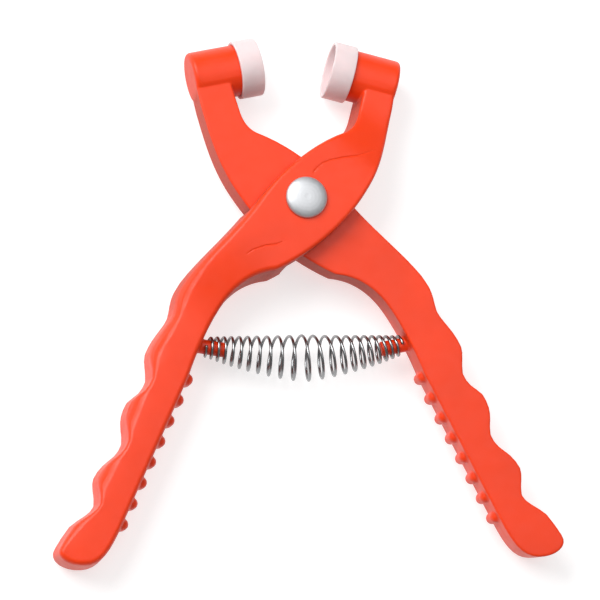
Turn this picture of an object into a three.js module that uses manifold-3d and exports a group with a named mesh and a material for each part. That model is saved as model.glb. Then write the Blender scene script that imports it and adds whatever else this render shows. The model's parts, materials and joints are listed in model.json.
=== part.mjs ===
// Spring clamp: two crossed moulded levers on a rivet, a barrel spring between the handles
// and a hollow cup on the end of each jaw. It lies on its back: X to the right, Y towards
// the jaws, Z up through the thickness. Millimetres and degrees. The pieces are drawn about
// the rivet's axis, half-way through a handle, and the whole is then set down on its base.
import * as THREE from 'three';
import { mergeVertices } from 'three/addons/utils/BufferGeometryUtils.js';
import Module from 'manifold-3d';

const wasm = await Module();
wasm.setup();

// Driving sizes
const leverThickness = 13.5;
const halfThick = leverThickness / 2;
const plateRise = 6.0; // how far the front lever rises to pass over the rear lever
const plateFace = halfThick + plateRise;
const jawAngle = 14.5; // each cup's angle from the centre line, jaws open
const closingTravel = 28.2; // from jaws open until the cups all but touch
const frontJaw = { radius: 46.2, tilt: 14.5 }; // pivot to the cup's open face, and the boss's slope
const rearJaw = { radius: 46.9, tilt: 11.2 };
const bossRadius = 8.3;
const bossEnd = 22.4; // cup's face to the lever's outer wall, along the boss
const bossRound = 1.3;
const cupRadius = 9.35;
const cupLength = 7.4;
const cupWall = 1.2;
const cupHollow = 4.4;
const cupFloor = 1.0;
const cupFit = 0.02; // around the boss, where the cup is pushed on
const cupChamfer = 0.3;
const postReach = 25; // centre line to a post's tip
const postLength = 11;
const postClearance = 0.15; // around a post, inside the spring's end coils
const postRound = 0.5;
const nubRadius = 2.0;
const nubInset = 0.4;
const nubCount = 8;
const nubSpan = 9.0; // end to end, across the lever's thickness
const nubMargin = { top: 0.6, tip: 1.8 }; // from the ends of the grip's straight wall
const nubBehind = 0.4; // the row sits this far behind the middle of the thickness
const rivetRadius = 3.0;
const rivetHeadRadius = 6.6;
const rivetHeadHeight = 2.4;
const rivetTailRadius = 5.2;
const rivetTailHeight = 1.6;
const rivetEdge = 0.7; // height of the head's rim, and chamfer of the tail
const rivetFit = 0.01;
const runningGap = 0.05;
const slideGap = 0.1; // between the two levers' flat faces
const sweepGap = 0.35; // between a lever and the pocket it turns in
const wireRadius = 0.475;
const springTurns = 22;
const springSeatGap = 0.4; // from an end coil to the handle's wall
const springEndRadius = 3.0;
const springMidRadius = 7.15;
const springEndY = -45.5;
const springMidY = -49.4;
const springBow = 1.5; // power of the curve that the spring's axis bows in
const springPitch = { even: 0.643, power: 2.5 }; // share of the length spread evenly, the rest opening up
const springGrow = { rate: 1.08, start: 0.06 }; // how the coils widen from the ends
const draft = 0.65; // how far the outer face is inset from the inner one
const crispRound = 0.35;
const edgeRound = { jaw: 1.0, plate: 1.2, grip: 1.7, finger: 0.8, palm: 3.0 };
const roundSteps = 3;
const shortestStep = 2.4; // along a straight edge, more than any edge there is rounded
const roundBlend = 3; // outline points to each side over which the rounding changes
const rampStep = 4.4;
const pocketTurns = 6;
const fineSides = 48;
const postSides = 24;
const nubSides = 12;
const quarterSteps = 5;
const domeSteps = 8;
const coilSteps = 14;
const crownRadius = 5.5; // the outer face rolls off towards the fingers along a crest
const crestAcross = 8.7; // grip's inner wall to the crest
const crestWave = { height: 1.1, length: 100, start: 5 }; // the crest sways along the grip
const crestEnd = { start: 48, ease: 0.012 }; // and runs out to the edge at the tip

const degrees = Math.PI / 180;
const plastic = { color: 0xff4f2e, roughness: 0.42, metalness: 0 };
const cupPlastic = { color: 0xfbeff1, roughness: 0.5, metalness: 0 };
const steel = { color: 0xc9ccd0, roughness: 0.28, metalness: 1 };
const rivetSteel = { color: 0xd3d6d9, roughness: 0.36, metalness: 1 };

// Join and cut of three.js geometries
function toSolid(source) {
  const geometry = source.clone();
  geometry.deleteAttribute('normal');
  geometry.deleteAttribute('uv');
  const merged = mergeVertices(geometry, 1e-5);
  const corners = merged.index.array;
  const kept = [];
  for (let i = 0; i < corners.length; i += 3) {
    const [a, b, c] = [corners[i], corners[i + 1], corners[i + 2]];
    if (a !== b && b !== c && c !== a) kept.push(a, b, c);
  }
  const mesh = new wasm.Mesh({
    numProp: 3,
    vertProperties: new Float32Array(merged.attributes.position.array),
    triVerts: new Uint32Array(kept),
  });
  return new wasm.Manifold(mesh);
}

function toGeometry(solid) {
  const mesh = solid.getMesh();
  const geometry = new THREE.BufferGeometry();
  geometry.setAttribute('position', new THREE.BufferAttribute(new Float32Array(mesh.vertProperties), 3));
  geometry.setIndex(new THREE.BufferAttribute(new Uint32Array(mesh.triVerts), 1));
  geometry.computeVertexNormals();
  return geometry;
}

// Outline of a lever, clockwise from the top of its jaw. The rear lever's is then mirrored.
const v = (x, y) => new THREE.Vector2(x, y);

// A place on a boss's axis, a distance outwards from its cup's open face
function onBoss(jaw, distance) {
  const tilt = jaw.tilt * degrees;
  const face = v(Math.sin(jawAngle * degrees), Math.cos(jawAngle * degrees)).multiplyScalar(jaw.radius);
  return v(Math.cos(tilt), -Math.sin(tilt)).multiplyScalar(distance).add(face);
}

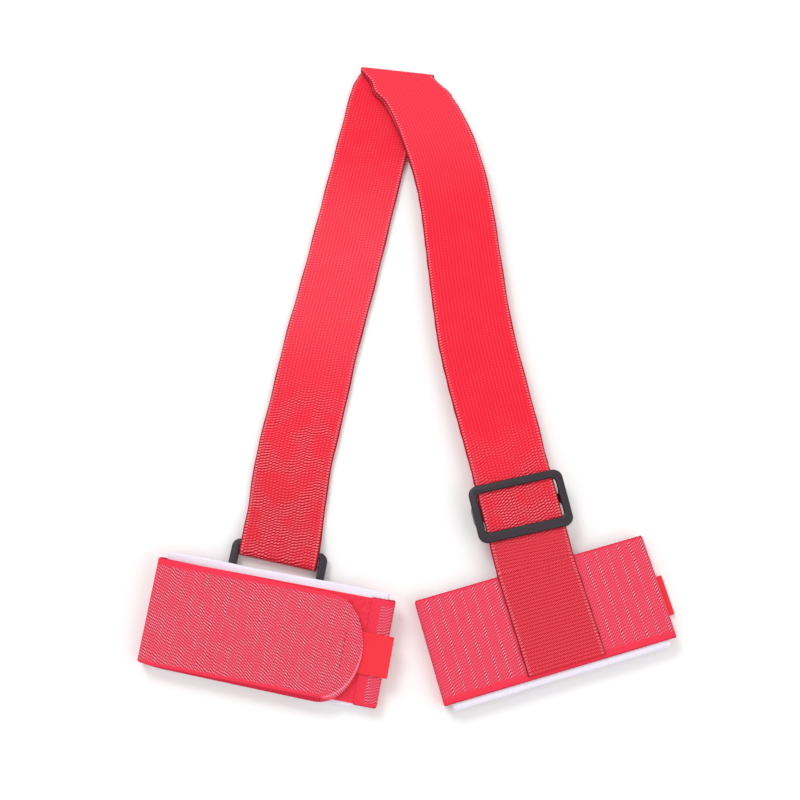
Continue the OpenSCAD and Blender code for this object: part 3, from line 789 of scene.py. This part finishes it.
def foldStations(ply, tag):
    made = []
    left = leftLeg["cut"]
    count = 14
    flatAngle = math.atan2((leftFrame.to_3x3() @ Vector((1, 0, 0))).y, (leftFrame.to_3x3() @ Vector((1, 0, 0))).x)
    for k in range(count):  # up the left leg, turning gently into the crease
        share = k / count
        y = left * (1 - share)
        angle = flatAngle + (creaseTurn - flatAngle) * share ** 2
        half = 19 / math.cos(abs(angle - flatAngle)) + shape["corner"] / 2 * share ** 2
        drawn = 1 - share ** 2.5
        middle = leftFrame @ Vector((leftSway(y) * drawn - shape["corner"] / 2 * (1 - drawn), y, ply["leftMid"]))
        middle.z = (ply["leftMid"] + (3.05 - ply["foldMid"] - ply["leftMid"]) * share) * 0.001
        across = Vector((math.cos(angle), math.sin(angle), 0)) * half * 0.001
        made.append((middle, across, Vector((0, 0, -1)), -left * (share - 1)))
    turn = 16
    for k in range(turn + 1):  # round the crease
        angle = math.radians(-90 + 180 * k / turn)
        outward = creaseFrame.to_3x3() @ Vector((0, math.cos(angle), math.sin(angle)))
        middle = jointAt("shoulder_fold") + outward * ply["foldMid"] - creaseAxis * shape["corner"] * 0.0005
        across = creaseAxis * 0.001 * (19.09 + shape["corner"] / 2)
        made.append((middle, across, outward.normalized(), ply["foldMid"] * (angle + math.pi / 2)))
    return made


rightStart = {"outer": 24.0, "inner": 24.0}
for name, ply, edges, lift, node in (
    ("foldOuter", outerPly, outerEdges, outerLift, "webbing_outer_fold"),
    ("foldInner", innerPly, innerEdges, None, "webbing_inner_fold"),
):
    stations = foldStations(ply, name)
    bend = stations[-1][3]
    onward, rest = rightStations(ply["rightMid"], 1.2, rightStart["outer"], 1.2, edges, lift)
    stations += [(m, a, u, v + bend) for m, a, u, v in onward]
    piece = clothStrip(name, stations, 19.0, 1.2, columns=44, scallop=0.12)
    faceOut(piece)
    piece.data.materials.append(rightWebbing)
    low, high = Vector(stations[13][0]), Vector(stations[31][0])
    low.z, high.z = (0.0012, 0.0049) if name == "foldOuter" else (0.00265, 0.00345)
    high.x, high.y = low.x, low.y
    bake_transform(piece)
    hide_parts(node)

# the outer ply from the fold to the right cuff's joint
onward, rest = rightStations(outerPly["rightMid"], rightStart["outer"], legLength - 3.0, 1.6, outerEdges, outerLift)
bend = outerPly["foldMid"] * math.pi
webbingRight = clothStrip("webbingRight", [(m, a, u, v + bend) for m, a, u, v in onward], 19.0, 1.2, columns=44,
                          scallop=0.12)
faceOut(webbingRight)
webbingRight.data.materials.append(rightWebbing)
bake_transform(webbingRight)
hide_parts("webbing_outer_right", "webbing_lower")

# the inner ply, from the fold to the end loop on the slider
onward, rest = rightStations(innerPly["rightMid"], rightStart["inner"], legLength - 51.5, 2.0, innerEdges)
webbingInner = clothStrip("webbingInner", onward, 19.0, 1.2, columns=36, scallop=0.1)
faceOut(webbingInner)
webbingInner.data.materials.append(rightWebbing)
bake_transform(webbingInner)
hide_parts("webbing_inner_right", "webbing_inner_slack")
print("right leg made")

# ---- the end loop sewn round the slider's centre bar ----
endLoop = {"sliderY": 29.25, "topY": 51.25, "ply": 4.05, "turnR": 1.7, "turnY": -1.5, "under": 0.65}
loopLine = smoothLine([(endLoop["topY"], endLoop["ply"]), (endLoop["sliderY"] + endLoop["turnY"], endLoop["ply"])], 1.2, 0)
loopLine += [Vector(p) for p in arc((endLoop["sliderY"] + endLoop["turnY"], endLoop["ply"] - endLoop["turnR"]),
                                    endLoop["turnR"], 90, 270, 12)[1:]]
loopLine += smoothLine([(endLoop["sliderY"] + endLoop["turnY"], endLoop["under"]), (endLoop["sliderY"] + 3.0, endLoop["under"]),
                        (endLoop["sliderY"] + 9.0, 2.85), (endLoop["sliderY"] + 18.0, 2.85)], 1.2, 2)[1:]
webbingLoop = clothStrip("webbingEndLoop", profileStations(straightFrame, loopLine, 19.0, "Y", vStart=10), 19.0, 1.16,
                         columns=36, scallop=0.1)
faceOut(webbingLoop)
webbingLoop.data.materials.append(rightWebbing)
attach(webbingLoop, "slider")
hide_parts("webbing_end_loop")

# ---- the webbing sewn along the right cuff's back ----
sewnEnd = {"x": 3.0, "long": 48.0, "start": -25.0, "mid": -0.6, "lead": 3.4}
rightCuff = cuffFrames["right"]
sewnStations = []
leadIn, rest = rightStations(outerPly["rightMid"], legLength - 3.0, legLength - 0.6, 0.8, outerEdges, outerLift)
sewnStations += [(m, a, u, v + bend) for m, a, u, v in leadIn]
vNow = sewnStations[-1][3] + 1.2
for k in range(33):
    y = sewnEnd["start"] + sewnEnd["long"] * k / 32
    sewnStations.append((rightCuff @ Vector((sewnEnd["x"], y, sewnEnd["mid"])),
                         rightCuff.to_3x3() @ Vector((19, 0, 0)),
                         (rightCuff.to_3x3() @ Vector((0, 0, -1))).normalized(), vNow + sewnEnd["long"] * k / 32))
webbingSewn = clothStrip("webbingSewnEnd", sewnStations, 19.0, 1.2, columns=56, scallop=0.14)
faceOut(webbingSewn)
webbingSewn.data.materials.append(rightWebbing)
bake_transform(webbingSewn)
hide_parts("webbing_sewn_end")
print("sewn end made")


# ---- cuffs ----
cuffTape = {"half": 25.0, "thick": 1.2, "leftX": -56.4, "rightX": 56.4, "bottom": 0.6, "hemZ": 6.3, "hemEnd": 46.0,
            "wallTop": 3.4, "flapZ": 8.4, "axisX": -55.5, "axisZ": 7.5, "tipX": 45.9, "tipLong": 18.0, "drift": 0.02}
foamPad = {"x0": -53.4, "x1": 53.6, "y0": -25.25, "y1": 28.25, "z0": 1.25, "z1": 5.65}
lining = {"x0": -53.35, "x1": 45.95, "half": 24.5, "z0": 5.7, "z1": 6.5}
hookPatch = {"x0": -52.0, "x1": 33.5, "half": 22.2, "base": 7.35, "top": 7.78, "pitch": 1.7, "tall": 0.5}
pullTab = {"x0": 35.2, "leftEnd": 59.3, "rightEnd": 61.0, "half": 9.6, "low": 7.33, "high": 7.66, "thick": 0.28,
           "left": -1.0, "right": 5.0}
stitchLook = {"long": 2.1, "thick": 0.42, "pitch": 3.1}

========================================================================

> PROBLEM TO SOLVE: Gather each line holding the string "Blender".

> EXERCISE ANSWER:
Turn this picture of an object into a three.js module that uses manifold-3d and exports a group with a named mesh and a material for each part. That model is saved as model.glb. Then write the Blender scene script that imports it and adds whatever else this render shows. The model's parts, materials and joints are listed in model.json.
Continue the OpenSCAD and Blender code for this object: part 3, from line 789 of scene.py. This part finishes it.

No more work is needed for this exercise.